Only 3 percent of appointees identify as disabled or having a disability.

Hanis said the biggest diversity gap he has seen is the representation of people with disabilities. About 1 in 4 Americans live with a disability, he said, and yet only 3 percent of all appointees identify as disabled. 

When it comes to leadership, the disparity is wider. Hanis said he is not aware of any senior officials that have disabilities.

About 48 percent of Cabinet-level officials attended an Ivy League school.

Nearly half of the current Cabinet-level officials have attended an Ivy League school, according to data compiled by Inclusive America. Twelve of the 25 Cabinet and Cabinet-level officials went to Harvard, Yale, University of Pennsylvania or Princeton.

Diversity goes beyond demographic identity, Dittmar said. True representation is more directly tied to different lived experiences. 

“Having everybody come from Harvard or come from a wealthier, privileged background is problematic even if it is 50/50 women and men,” Dittmar said. 

The White House says it has set a record on getting people into administration jobs. 

The White House says that it has appointed nearly 1,500 people who don’t need to be confirmed by the Senate and that more than half are women and half identify as non-White. 

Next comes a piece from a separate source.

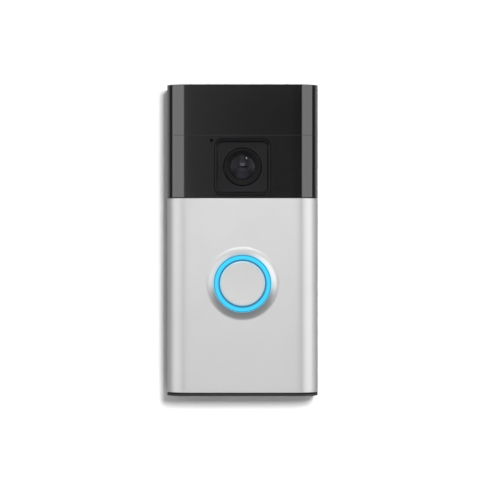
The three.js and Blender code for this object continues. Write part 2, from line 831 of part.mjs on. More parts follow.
function infraredLedPart(name) {
  const { radius, height } = infraredLed;
  const back = boardFront + gap;
  const shoulder = back + height;
  const dome = [
    [0, back],
    [radius, back],
    [radius, shoulder],
    [radius * 0.85, shoulder + 0.6],
    [radius * 0.5, shoulder + 1.1],
    [0, shoulder + 1.3],
  ];
  return part(name, milkyPlastic, turned(dome, coarse));
}

// ---------------------------------------------------------------- motion sensors and microphone

function motionSensor(name) {
  const { radius, height, eye } = sensorCan;
  const back = boardFront + gap;
  const can = join(disc(radius + 0.5, back, back + 0.5, coarse), disc(radius, back, back + height, coarse));
  return part(name, steel, cut(can, block(eye, eye + 0.6, back + height - 0.3, back + height + 1)));
}

// The lens sheet in the chassis window, with vertical grooves on its rear face.
function fresnelLens() {
  const width = sensorWindow.width - 2 * gap;
  const front = bodyDepth - coverWall - gap;
  const back = front - fresnel.thickness;
  const pitch = width / fresnel.grooves;
  const shape = new THREE.Shape().moveTo(-width / 2, -front).lineTo(width / 2, -front);
  for (let i = 0; i < fresnel.grooves; i++) {
    const x = width / 2 - i * pitch;
    shape.lineTo(x, -back).lineTo(x - pitch * 0.85, -(back + fresnel.grooveDepth));
  }
  shape.lineTo(-width / 2, -back);
  const half = sensorWindow.height / 2 - gap;
  return part("fresnel_lens", milkyPlastic, column(shape, -half, half));
}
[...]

The goal is to get parity at every level of government.

“I think there’s a way to do it if you’re intentional,” Hanis said. “That’s a big mantra with those of us in the diversity, equity and inclusion space. It doesn’t just happen.”

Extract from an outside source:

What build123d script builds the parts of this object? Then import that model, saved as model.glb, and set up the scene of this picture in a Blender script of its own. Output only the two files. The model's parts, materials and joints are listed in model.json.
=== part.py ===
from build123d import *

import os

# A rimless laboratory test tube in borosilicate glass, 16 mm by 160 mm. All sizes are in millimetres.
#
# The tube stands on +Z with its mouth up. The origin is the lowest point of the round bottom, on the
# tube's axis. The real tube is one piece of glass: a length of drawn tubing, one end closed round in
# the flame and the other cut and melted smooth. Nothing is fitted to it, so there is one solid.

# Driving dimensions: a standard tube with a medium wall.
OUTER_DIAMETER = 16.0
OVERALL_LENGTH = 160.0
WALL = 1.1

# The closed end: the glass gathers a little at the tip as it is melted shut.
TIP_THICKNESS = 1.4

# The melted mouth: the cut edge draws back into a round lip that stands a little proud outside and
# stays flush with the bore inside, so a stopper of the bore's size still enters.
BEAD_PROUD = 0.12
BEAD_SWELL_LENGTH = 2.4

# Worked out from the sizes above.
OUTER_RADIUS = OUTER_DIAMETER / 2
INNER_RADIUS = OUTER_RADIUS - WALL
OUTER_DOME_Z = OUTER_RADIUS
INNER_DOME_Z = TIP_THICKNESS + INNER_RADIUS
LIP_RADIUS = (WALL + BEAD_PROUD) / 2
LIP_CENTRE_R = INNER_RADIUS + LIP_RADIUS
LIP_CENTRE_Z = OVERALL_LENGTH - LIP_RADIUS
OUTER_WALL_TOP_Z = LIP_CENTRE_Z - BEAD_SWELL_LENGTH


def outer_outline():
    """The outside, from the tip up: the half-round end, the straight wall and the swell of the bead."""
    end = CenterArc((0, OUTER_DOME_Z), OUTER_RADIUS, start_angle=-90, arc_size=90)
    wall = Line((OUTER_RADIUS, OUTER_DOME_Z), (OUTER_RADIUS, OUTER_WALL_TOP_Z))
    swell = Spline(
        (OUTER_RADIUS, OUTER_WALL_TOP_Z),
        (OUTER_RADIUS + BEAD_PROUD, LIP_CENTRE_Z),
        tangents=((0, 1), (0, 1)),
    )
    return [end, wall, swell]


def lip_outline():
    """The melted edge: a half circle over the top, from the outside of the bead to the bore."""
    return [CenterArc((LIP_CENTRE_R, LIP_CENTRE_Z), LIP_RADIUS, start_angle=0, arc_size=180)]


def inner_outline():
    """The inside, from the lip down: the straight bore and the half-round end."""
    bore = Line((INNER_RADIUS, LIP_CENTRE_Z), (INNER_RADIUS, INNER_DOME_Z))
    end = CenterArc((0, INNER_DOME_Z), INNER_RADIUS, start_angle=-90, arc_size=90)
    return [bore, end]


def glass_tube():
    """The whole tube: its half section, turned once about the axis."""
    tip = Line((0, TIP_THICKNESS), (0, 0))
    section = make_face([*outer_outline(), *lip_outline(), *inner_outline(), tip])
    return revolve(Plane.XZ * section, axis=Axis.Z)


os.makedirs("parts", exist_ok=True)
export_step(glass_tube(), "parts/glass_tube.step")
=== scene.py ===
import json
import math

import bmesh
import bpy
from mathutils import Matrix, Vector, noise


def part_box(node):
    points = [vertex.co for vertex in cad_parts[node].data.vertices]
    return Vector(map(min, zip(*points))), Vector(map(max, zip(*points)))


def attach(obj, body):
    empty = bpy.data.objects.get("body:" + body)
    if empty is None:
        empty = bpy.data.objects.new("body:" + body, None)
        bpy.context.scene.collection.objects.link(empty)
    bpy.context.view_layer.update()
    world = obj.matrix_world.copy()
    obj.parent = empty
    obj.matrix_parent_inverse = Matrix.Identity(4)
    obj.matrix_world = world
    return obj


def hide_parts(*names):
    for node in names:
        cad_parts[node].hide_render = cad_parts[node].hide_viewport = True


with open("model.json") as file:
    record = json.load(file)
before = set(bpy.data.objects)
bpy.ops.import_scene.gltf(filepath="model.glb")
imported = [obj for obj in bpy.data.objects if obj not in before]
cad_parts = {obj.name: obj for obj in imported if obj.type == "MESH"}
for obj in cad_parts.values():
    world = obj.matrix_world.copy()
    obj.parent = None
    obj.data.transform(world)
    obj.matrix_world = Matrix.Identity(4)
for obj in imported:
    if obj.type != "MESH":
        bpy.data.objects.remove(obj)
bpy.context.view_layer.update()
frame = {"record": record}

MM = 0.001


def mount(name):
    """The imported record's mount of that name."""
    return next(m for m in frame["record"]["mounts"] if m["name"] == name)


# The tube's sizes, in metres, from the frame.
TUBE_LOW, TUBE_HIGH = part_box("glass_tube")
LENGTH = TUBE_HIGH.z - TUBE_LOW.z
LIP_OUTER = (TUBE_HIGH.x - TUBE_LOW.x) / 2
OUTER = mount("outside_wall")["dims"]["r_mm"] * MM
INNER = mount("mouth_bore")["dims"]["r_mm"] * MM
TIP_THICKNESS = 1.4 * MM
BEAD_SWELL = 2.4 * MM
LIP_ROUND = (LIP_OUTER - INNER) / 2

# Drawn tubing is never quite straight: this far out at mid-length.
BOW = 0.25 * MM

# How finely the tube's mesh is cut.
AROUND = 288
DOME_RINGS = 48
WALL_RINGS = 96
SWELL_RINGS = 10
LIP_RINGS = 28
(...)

Too often, people are chosen based on their networks, Dittmar said. It’s important that there is an access and pipeline to these powerful positions for minority groups.

“Diversity begets diversity,” Dittmar said.

Chod said this is the largest effort she’s seen to have a diverse administration — a push that is long overdue and must continue. 

“We have to go back to the root of the inequity,” Chod said. “…  It can’t just be a band-aid fix. We have to get to the root of it and open up that wound.”